To be blunt, Cristin Millioti deserves to be a star. The amount of humanity and depth she gives to an uneasily written character is admirable and to not walk out of the theater impressed with her performance would be impossible. Her supporting cast (including Will Sasso) are fairly strong, but Sammy Smalls is a star-making role. It is unfortunate then, that the script and film as a whole (as beautifully shot as it is) do not elevate a commendable performance.

Sook-Yin Lee made waves a while back for taking part in sexual acts on film in Shortbus, an act that royally irked her employers at the CBC and made her a news story for a couple of months.
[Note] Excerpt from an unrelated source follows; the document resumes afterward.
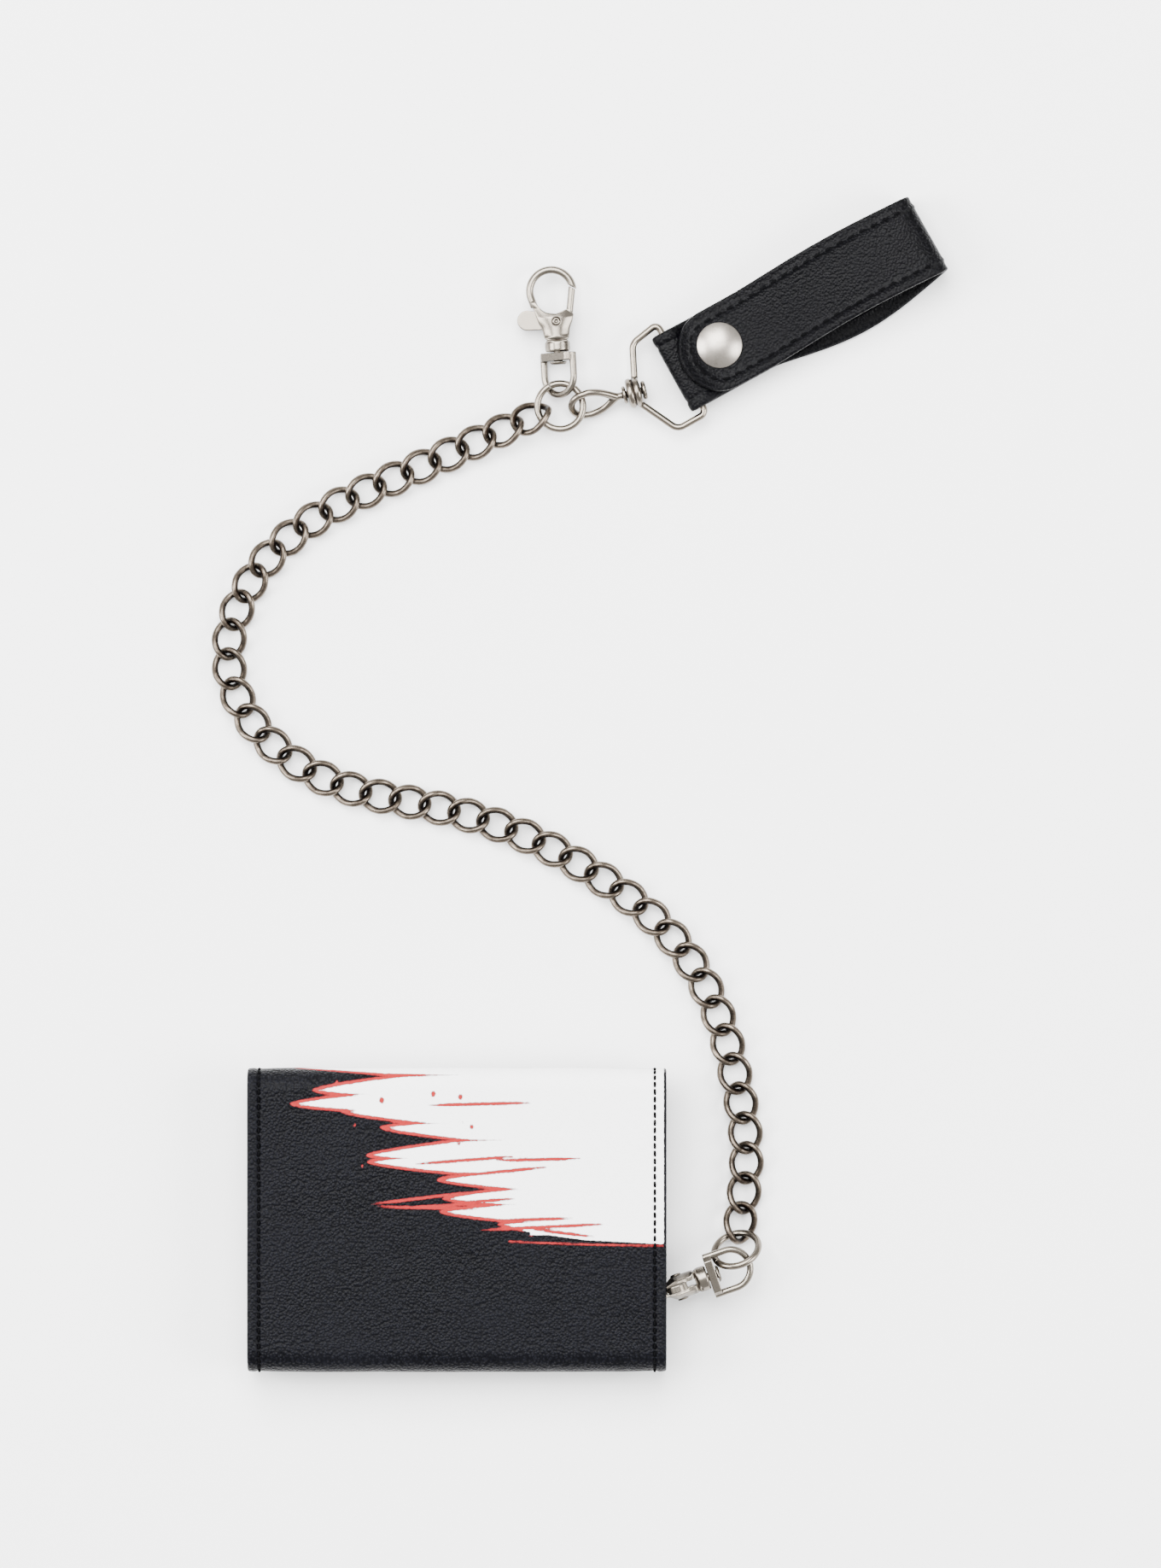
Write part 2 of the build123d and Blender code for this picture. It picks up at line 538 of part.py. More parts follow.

But while that film took all the eroticism out of sex as a stated goal to explore sex-as-mechanics, Year of the Carnivore does the same with a shudder-inducing lack of compassion, a detachment that edges on sociopathy. Each of the characters operates out of a strange, intense selfishness that totally breaks any connection with the audience and shatters the suspension of disbelief with uncomfortable scoffs. Its disconnect with actual sexual relations between young people is disturbing and its attempts to be iconoclastic take priority over being entertaining. Most egregious is a scene that is tantamount to depicted rape, but its implication is that if a female is the aggressor, the male will just enjoy it. Were this reversed, the backlash would be deafening. While the film makes a half-assed attempt to call this action immoral, it seems to do so with fingers crossed behind its back, some dialogue thick with shallow psychoanalysis a stopgap for actual emotion.

Did I say scene? I meant scenes. Plural. In an attempt to be unique and edgy, it comes off as creepy and objectionable. With each scene of torrid sexuality, a clear attempt is made for a condom to be applied. This restraint and modesty is horribly Canadian and turns the confusion of youth into the measured mistakes of an adult. It’s personally destructive performance art, the conscious martyrdom of Sammy Smalls. This is a Woody Allen film, courtesy of the new millennium. Be afraid.

It seems impossible for a film to fail with such an interesting leading lady, but Year of the Carnivore does. It tries to preach a muddled philosophy (I still can’t figure out what it was trying to tell me. Convenience conquers love? Change yourself to gain the love of others? I have no idea) and attempts to be an uplifting tale of a young woman exploring her sexuality, but instead rings out like an exploitative farce. I’ve never wanted to love a film more, and have never been so sad to see one fall short.